— START OF SUPPLIED INFORMATION —

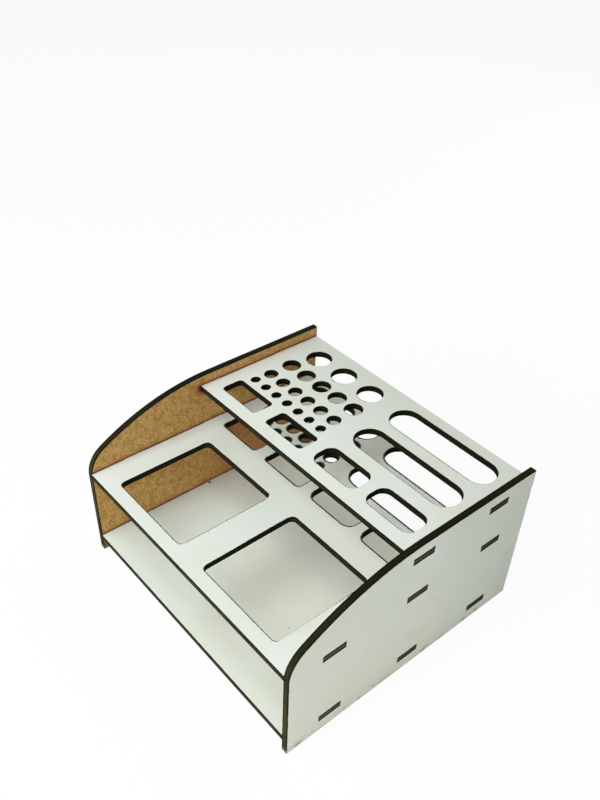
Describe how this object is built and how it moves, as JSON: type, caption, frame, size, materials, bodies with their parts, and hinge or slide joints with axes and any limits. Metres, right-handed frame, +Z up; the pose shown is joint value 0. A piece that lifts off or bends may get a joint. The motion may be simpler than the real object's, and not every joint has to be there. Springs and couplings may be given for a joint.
{
  "type": "hobby workstation organizer",
  "caption": "Desk organizer of slotted boards: two curved side panels carry a base, a windowed middle shelf and a tool-hole top shelf.",
  "frame": {"origin": "middle of the footprint, on the surface that the two side panels stand on", "axes": "+X from the left panel to the right panel, +Y from the front to the back, +Z up"},
  "size_m": [0.14, 0.13, 0.0748],
  "materials": {
    "side_board": "3 mm hardboard with a white laminate outer face, bare brown inner face and scorched laser-cut edges",
    "shelf_board": "3 mm hardboard with a white laminate top, bare brown underside and scorched laser-cut edges"
  },
  "bodies": {
    "root": {"left_side_panel": "side_board", "right_side_panel": "side_board", "base_shelf": "shelf_board", "middle_shelf": "shelf_board", "top_shelf": "shelf_board"}
  },
  "joints": []
}
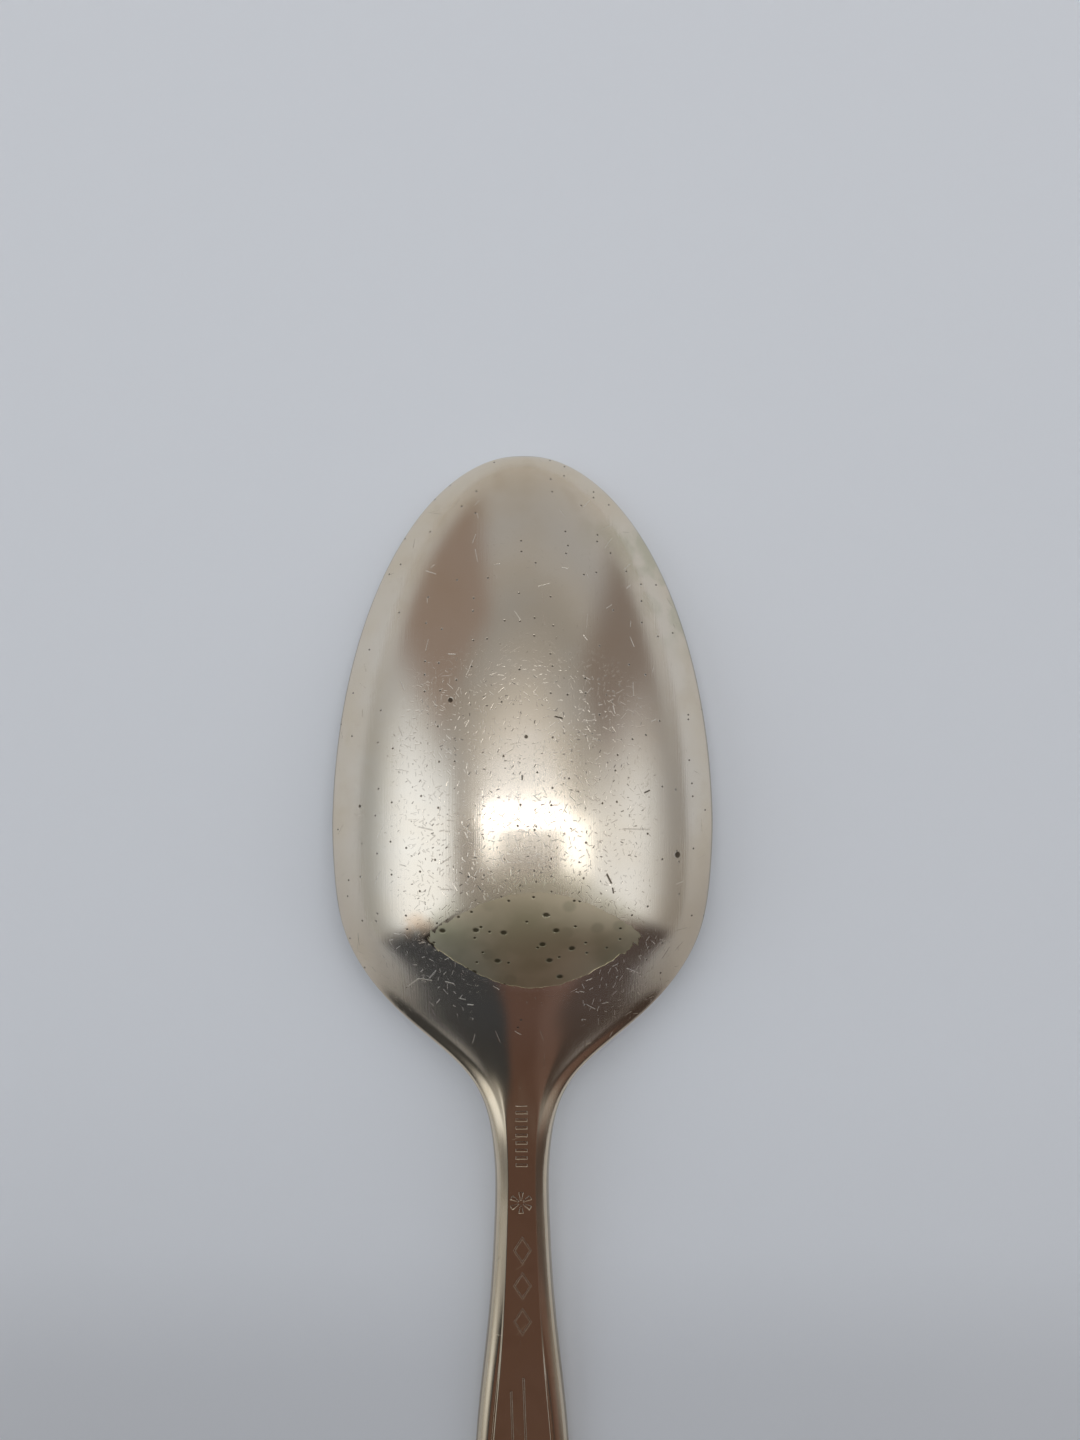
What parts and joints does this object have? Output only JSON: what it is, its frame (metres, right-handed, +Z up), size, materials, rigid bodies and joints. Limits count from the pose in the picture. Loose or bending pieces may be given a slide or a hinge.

— END OF SUPPLIED INFORMATION —

INSTRUCTIONS FOR THE TASK →
Every record above should be output exactly.

EXERCISE RESPONSE →
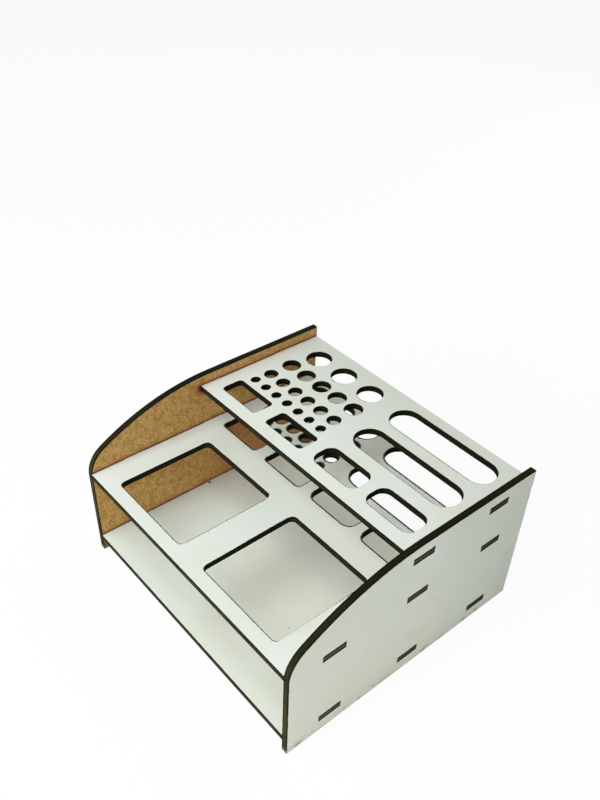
Describe how this object is built and how it moves, as JSON: type, caption, frame, size, materials, bodies with their parts, and hinge or slide joints with axes and any limits. Metres, right-handed frame, +Z up; the pose shown is joint value 0. A piece that lifts off or bends may get a joint. The motion may be simpler than the real object's, and not every joint has to be there. Springs and couplings may be given for a joint.
{
  "type": "hobby workstation organizer",
  "caption": "Desk organizer of slotted boards: two curved side panels carry a base, a windowed middle shelf and a tool-hole top shelf.",
  "frame": {"origin": "middle of the footprint, on the surface that the two side panels stand on", "axes": "+X from the left panel to the right panel, +Y from the front to the back, +Z up"},
  "size_m": [0.14, 0.13, 0.0748],
  "materials": {
    "side_board": "3 mm hardboard with a white laminate outer face, bare brown inner face and scorched laser-cut edges",
    "shelf_board": "3 mm hardboard with a white laminate top, bare brown underside and scorched laser-cut edges"
  },
  "bodies": {
    "root": {"left_side_panel": "side_board", "right_side_panel": "side_board", "base_shelf": "shelf_board", "middle_shelf": "shelf_board", "top_shelf": "shelf_board"}
  },
  "joints": []
}
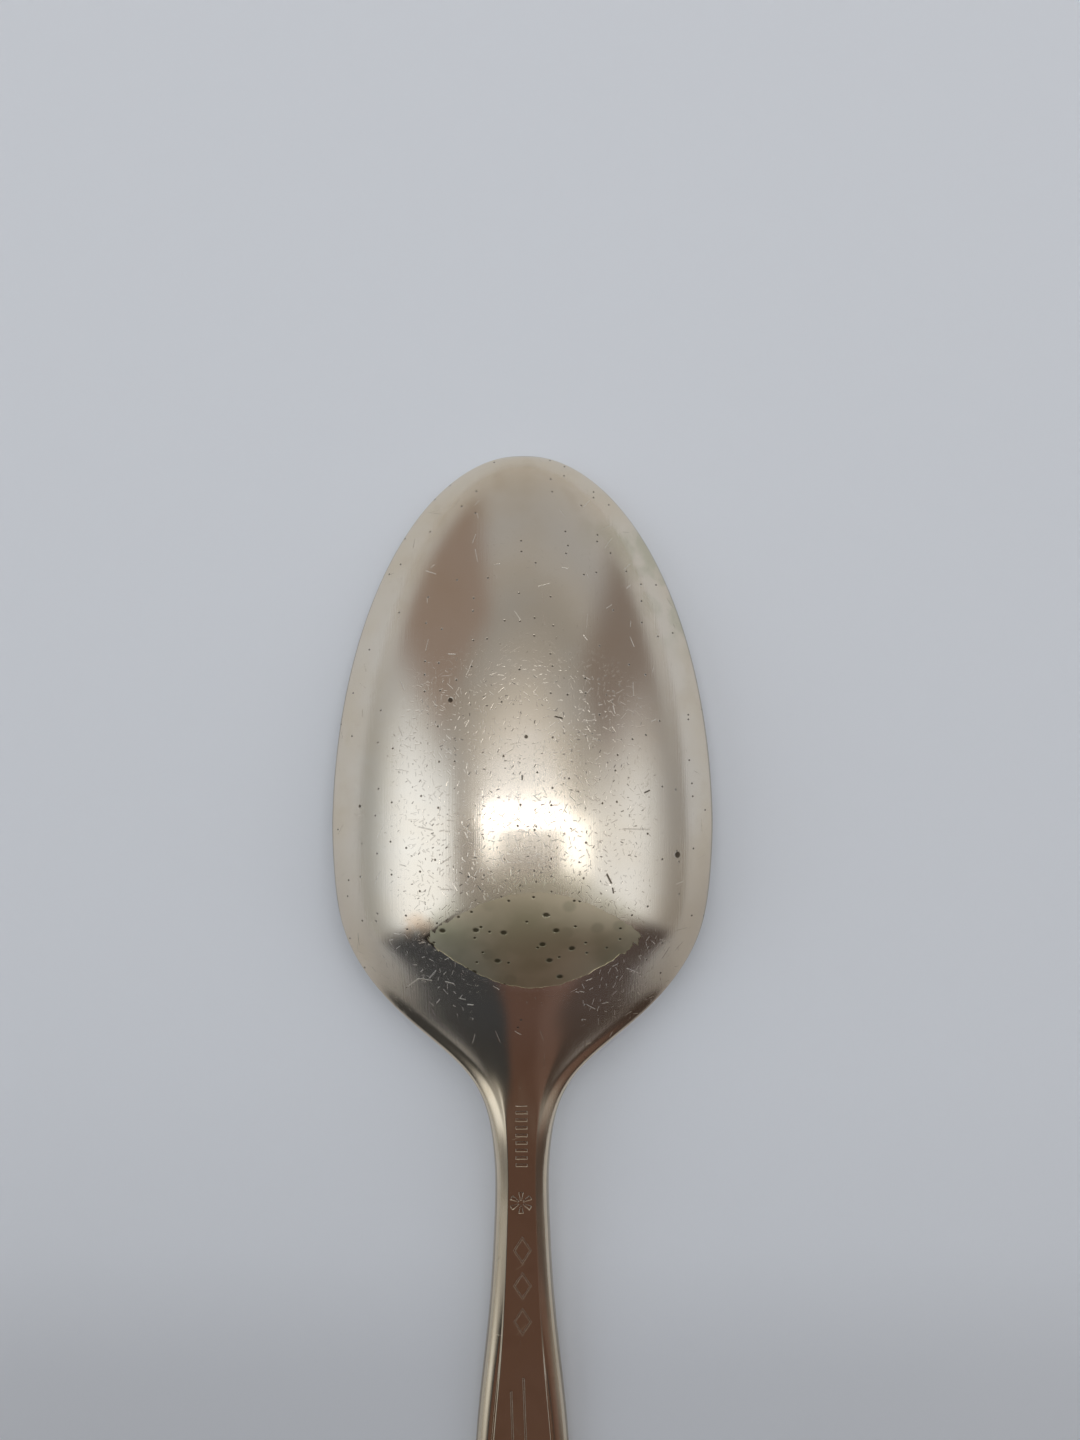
What parts and joints does this object have? Output only JSON: what it is, its frame (metres, right-handed, +Z up), size, materials, rigid bodies and joints. Limits count from the pose in the picture. Loose or bending pieces may be given a slide or a hinge.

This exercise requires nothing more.